Much to her relative's frustration, Wellington Burt's youngest grandchild Marion Lansill would go on to live well into her 80s. Marion died in November 1989. That event started the countdown for 21 more years. In November 2010, the magic moment had finally come but the surviving family members now had to meet with lawyers to figure out the most equitable way to pay out the funds.
In May 2011, after seven months of legal negotiations, Wellington's millions were finally distributed. The estate, which by now had grown to $110 million, was distributed to 12 people: Three great-grandchildren, seven great-great-grandchildren and two great-great-great-grandchildren. Most of the beneficiaries had never heard of Wellington R. Burt. The average beneficiary received $2.9 million. A handful of the older heirs received around $14.5 million. The oldest beneficiary was 94 years old, the youngest was 19. The 19 year old beneficiary was born in 1992, 72 years after her great-great-great-grandfather died. She and her 21 year old sister both received $2.9 million.

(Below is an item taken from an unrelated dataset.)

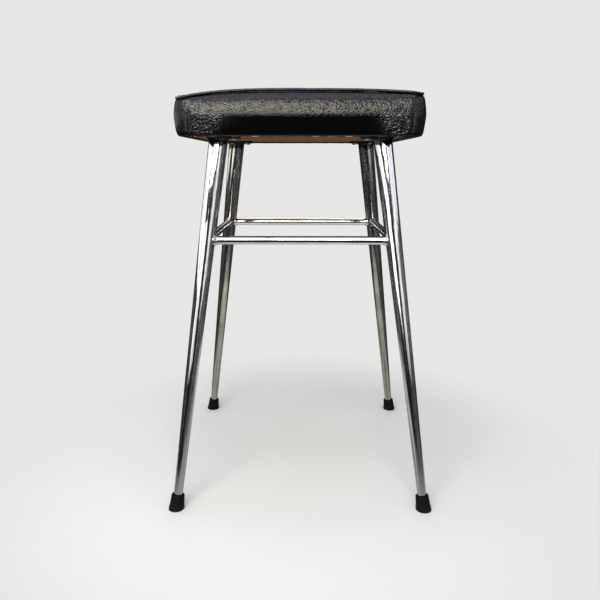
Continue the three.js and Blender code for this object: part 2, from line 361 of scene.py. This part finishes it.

In total, more than 30 possible direct descendants, most notably his children and grandchildren, died before being able to benefit from the trust. Bankers and lawyers who protected the money accumulated more than 40 full boxes related to Burt's will.
What do you think of Wellington R. Burt's will? What would you do if you had $100 million but you hated your family? One thing is for sure, I would not have minded getting $2.9 million back when I was 19 years old!